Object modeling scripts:
-- Begin --

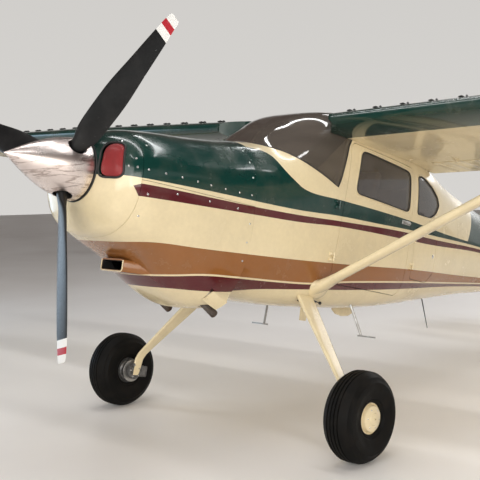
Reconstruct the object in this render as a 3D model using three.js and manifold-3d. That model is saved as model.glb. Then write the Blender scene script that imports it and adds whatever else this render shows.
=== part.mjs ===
// A high-wing light aircraft with a tailwheel, parked with its nose up.
// Inside the airframe group x is to the aircraft's left, y runs aft of the firewall and
// z is up from the thrust line, all in millimetres. The whole group then tips back
// until the main wheels and the tailwheel stand on one floor.
import * as THREE from "three";
import { mergeVertices } from "three/addons/utils/BufferGeometryUtils.js";
import Module from "manifold-3d";

const wasm = await Module();
wasm.setup();

const NOSE_UP = THREE.MathUtils.degToRad(11.15);
const FLOOR_BELOW_THRUST = 1610;
const SEAT_GAP = 0.3;
const RUNNING_GAP = 8;

const CABIN_WALL = 36;
const COWL_WALL = 7;
const GLASS = 6;
const CABIN_END = 2650;
const TAIL_END = 5785;
const BODY_SIDES = 24;
const CABIN_STEPS = 10;
const TAIL_STEPS = 7;

const SPINNER_TIP = -1538;
const SPINNER_BACK = -1048;
const SPINNER_RADIUS = 186;
const SPINNER_SIDES = 24;
const SHAFT_END = -1030;
const COWL_FRONT = -1032;
const BLADE_PLANE = -1142;
const BLADE_REACH = 1150;
const FIRST_BLADE = 46.7;
const BLADE_PITCH = 24;

const WING_ROOT = 395;
const STRUT_STATION = 2540;
const DIHEDRAL = Math.tan(THREE.MathUtils.degToRad(1.78));
const LEADING_EDGE = 590;
const LEADING_EDGE_HEIGHT = 674;
const ROOT_CHORD = 1626;
const TIP_CHORD = 1130;
const TIP_RIB = 5200;
const WING_TIP = 5460;

const TYRE_RADIUS = 284;
const AXLE = { x: 1164, y: 470, z: heightOnFloor(470, TYRE_RADIUS) };
const TYRE_WIDTH = 216;
const RIM_RADIUS = 98;
const BORE = 18.8;
const WHEEL_SIDES = 22;
const TAIL_WHEEL_SIDES = 14;

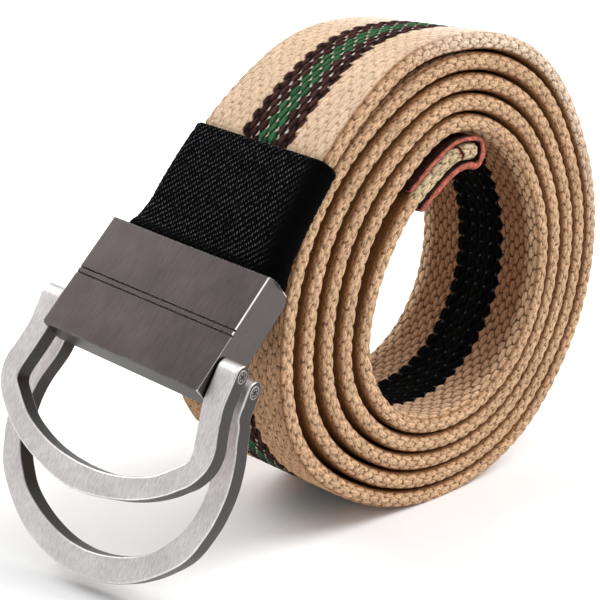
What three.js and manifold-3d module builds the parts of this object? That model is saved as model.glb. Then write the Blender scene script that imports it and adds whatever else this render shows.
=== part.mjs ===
// A rolled webbing belt that stands on its coil. The outer end runs down through a sleeve
// into a metal clamp, and two open rings hang from the clamp on cross pins.
// Millimetres and degrees. +Z is up and the coil's axis lies along Y.
import * as THREE from 'three';
import { mergeVertices } from 'three/addons/utils/BufferGeometryUtils.js';
import Module from 'manifold-3d';

const wasm = await Module();
wasm.setup();

// Webbing
const STRAP_WIDTH = 38;
const STRAP_THICK = 3.85;
const STRAP_EDGE = 0.9;
const TURN_GAP = 0.35;
const COIL_RADIUS = 56;
const COIL_TURNS = 5.035;
const TURN_STATIONS = 44;
const FOOT_PRESS = 0.7;
const FIT_GAP = 0.3;

// Leather round the inner end
const TIP_LEATHER = 1.2;
const TIP_LENGTH = 22;
const TIP_SAG = 1.6;

// Outer run, from the top of the coil to the clamp
const CREST_SHARE = 0.825;
const SLEEVE_LENGTH = 25.6;
const SLEEVE_BEND = 6;
const SLEEVE_WALL = 1.0;
const RUN_STEP = 2.4;

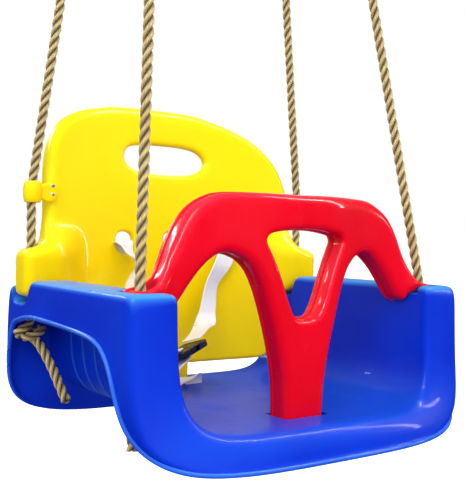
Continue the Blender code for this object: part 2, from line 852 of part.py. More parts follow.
def ropes():
    for side in (-1, 1):
        for front in (True, False):
            tag = ("front_" if front else "rear_") + ("left" if side < 0 else "right")
            line = rope_line(side, front)
            tube("rope_" + tag, resample(line, 0.030), ROPE / 2, ROPE_LOOK)
            eye("rope_eye_" + tag, line[-1], (line[-1] - line[-2]).normalized())
            if front:
                foot = line[0]
                centre = foot + Vector((0.0, 0.0, -0.0100 - GAP))
                tail = rounded_path([
                    centre, centre + Vector((side * 0.001, 0.010, -0.016)),
                    Vector((side * 0.187, 0.010, 0.040)), Vector((side * 0.187, 0.009, -0.016)),
                ], 0.02)
                stopper("rope_knot_" + tag, centre, (0.0120, 0.0120, 0.0100), tail)
            else:
                foot = line[0]
                centre = foot + Vector((side * 0.001, -0.002, -0.0125 - GAP))
                tail = rounded_path([
                    centre + Vector((0.0, -0.004, -0.004)),
                    Vector((side * 0.1945, 0.2180, 0.0620)),
                    Vector((side * 0.1890, 0.2000, 0.0420)),
                    Vector((side * 0.1850, 0.1640, 0.0030)),
                ], 0.015)
                stopper("rope_knot_" + tag, centre, (0.0115, 0.0165, 0.0125), tail)


# Harness -----------------------------------------------------------------------------------

BUCKLE_RIGHT = Vector((-0.0120, 0.1700, 0.0600))
BUCKLE_LEFT = Vector((-0.0800, 0.1250, 0.0490))


def buckle():
    """Side-release buckle: the body takes the right strap, the tongue takes the left."""
    along = (BUCKLE_LEFT - BUCKLE_RIGHT).normalized()
    across = Vector((0.0, 0.0, 1.0)).cross(along).normalized()
    up = along.cross(across).normalized()
    frame = Matrix((-across, along, up)).transposed().to_4x4()
    frame.translation = BUCKLE_RIGHT
    body = box("buckle_body", (-0.0165, 0.0, -0.0055), (0.0165, 0.0440, 0.0055), PARTS, BLACK,
               rounding=0.0020, segments=2)
    mouth = box("buckle_mouth", (-0.0130, 0.0120, -0.0035), (0.0130, 0.0600, 0.0035), CUTTERS)
    tongue = box("buckle_tongue", (-0.0160, 0.0445, -0.0050), (0.0160, 0.0660, 0.0050), PARTS, BLACK,
                 rounding=0.0020, segments=2)
    prong = box("buckle_prong", (-0.0125, 0.0135, -0.0030), (0.0125, 0.0560, 0.0030), CUTTERS)
    for obj in (mouth, prong):
        obj.matrix_world = frame
    body_slot = box("buckle_body_slot", (-0.0135, 0.0040, -0.0120), (0.0135, 0.0080, 0.0120), CUTTERS)
    tongue_slot = box("buckle_tongue_slot", (-0.0135, 0.0585, -0.0120), (0.0135, 0.0620, 0.0120),
                      CUTTERS)
    body_slot.matrix_world = frame
    tongue_slot.matrix_world = frame
    body.matrix_world = frame
    tongue.matrix_world = frame
    boolean(body, mouth)
    boolean(body, body_slot)
    boolean(tongue, prong, "UNION")
    boolean(tongue, tongue_slot)
    return frame, along, across


def harness():
    frame, along, across = buckle()
    back = back_y(0.070, 0.170)
    # Right strap: from behind the panel, through its slot and down to the bar of the body.
    start = frame @ Vector((0.0, 0.0095, 0.0077))
    bar = frame @ Vector((0.0, 0.0000, 0.0077))
    wide = Vector((1.0, 0.0, 0.0))
    path = rounded_path([
        Vector((0.070, back + 0.0300, 0.1560)), Vector((0.070, back + 0.0100, 0.1640)),
        Vector((0.070, back - 0.0060, 0.1600)), Vector((0.0600, 0.2300, 0.1250)),
        Vector((0.0180, 0.1950, 0.0800)), bar + Vector((0.0060, 0.0040, 0.0020)), start,
    ], 0.012)
    turned = [wide.lerp(across, min(1.0, i / (len(path) - 1) * 1.2)) for i in range(len(path))]
    ribbon("shoulder_strap_right", path, turned, WEB, WEB_THICK, WHITE)
    # Left strap: the same on the other side, down to the tongue.
    start = frame @ Vector((0.0, 0.0570, 0.0072))
    bar = frame @ Vector((0.0, 0.0680, 0.0072))
    path = rounded_path([
        Vector((-0.070, back + 0.0300, 0.1560)), Vector((-0.070, back + 0.0100, 0.1640)),
        Vector((-0.070, back - 0.0080, 0.1600)), Vector((-0.0850, 0.2150, 0.1380)),
        Vector((-0.1080, 0.1700, 0.0950)), Vector((-0.1120, 0.1250, 0.0660)),
        bar + Vector((-0.0060, -0.0040, 0.0020)), start,
    ], 0.012)
    turned = [wide.lerp(across, min(1.0, i / (len(path) - 1) * 1.2)) for i in range(len(path))]
    ribbon("shoulder_strap_left", path, turned, WEB, WEB_THICK, WHITE)
    # Crotch strap: up through the floor slot, slack over the floor and back under the body.
    under = frame @ Vector((0.0, 0.0300, -0.0078))
    before = frame @ Vector((0.0, 0.0420, -0.0120))
    path = rounded_path([
        Vector((0.0, 0.2005, -0.0280)), Vector((0.0, 0.2005, 0.0120)),
        Vector((-0.0180, 0.1760, 0.0130)), Vector((-0.0500, 0.1400, 0.0110)),
        Vector((-0.0600, 0.1290, 0.0260)), before, under,
    ], 0.010)
    turned = [wide.lerp(across, min(1.0, 2.0 * i / (len(path) - 1))) for i in range(len(path))]
    ribbon("crotch_strap", path, turned, WEB, WEB_THICK, WHITE)


def hang_all():
    """Carry everything so that the origin is where the swing hangs."""
    hold = bpy.data.objects.new("hanging_point", None)
    PARTS.objects.link(hold)
    hold.location = -HANG
    for obj in list(PARTS.objects) + list(CUTTERS.objects):
        if obj is not hold and obj.parent is None:
            obj.parent = hold


clear_scene()
PARTS = collection("toddler_bucket_swing")
CUTTERS = collection("cutters", helper=True)
BLUE = material("blue_plastic", (0.010, 0.035, 0.720), 0.22)
YELLOW = material("yellow_plastic", (1.000, 0.760, 0.000), 0.25)
RED = material("red_plastic", (0.800, 0.004, 0.020), 0.20)
ROPE_LOOK = material("tan_rope", (0.420, 0.270, 0.110), 0.80)
WHITE = material("white_webbing", (0.860, 0.860, 0.840), 0.85)
BLACK = material("black_plastic", (0.012, 0.012, 0.013), 0.35)
CHROME = material("chrome_screw", (0.700, 0.700, 0.710), 0.18, 1.0)
seat_shell()
backrest()
guard_bar()
for hand, hand_name in ((-1, "left"), (1, "right")):
    rope_guide(hand, hand_name)
    screw("guide_screw_" + hand_name + "_lower", hand, SCREW_Z[0])
    screw("guide_screw_" + hand_name + "_upper", hand, SCREW_Z[1])
ropes()
harness()
hang_all()
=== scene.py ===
"""Looks of the toddler bucket swing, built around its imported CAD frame.

Pieces are drawn in the seat's own frame, as part.py draws them: X runs across, -Y is the front,
+Z is up and the origin is between the two front rope holes at floor height. place() carries each
one into the row frame, whose origin is the point midway between the four rope eyes.
"""

import math

import bmesh
import bpy
import numpy as np
from mathutils import Matrix, Vector
from mathutils.bvhtree import BVHTree
from mathutils.geometry import delaunay_2d_cdt


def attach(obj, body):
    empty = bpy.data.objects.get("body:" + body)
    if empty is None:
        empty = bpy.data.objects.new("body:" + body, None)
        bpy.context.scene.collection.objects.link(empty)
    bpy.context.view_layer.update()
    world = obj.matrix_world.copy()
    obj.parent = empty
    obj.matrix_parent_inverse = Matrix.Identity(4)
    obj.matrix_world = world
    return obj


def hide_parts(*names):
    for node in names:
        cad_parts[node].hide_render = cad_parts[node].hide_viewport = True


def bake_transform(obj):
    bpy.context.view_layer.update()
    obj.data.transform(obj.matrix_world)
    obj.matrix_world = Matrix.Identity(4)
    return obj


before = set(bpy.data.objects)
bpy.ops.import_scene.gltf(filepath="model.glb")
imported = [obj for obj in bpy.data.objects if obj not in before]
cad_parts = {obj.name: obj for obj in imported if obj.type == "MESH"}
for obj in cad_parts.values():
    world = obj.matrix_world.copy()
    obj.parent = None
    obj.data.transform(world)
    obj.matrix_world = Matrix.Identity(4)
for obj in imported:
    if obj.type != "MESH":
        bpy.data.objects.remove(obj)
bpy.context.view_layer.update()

HANG = Vector((0.0, 0.150, 0.640))
MM = 0.001

# Sizes that the CAD part drives.
WALL = 0.0033
ARM_TOP = 0.131
SHELF_TOP = 0.105
POST_TOP = 0.124
ARM_IN = 0.1625
ARM_OUT = 0.2130
SIDE_X = 0.2137
ROPE = 0.011
FRONT_X = 0.1855
FRONT_Y = 0.0020
FRONT_LEAN = Vector((-0.102, 0.153, 1.0))
REAR_X = 0.1950
REAR_Y = 0.2440
REAR_LEAN = Vector((-0.130, -0.045, 1.0))
REAR_BEND_Z = 0.2450
EYE_Z = 0.600
KNOT_FRONT_TOP = 0.1060
KNOT_REAR_TOP = 0.0860
CLIP_Z = 0.2307
CLIP_TALL = 0.0245
SCREW_X = 0.1725
SCREW_Z = {"lower": 0.2287, "upper": 0.2385}
WEB = 0.025
SIDES = (("left", -1), ("right", 1))


# Camera -------------------------------------------------------------------------------------

CAMERA_SPOT = Vector((-0.546, -0.660, 0.183))
CAMERA_TURN = 35.0
CAMERA_DOWN = 0.81
CAMERA_ROLL = 1.03
CAMERA_LENS = 59.4


def camera():
    """The photographer's place: in front of the seat's left side, a little above the arms."""
    turn = math.radians(CAMERA_TURN)
    down = math.radians(CAMERA_DOWN)
    roll = math.radians(CAMERA_ROLL)
    ahead = Vector((math.sin(turn) * math.cos(down), math.cos(turn) * math.cos(down), -math.sin(down)))
    right = Vector((math.cos(turn), -math.sin(turn), 0.0))
    up = right.cross(ahead)
    tilted = right * math.cos(roll) + up * math.sin(roll)
    upright = up * math.cos(roll) - right * math.sin(roll)
    place_of = Matrix((tilted, upright, -ahead)).transposed().to_4x4()
    place_of.translation = CAMERA_SPOT - HANG
    data = bpy.data.cameras.new("camera")
    data.lens = CAMERA_LENS
    data.sensor_width = 36.0
    data.clip_start = 0.01
    obj = bpy.data.objects.new("camera", data)
    bpy.context.scene.collection.objects.link(obj)
    obj.matrix_world = place_of
    bpy.context.scene.camera = obj


# Node helpers -------------------------------------------------------------------------------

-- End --

EXERCISE PROMPT
Locate each line containing the string "else" and show it.

ANSWER
Reconstruct the object in this render as a 3D model using three.js and manifold-3d. That model is saved as model.glb. Then write the Blender scene script that imports it and adds whatever else this render shows.
What three.js and manifold-3d module builds the parts of this object? That model is saved as model.glb. Then write the Blender scene script that imports it and adds whatever else this render shows.
            tag = ("front_" if front else "rear_") + ("left" if side < 0 else "right")
            else:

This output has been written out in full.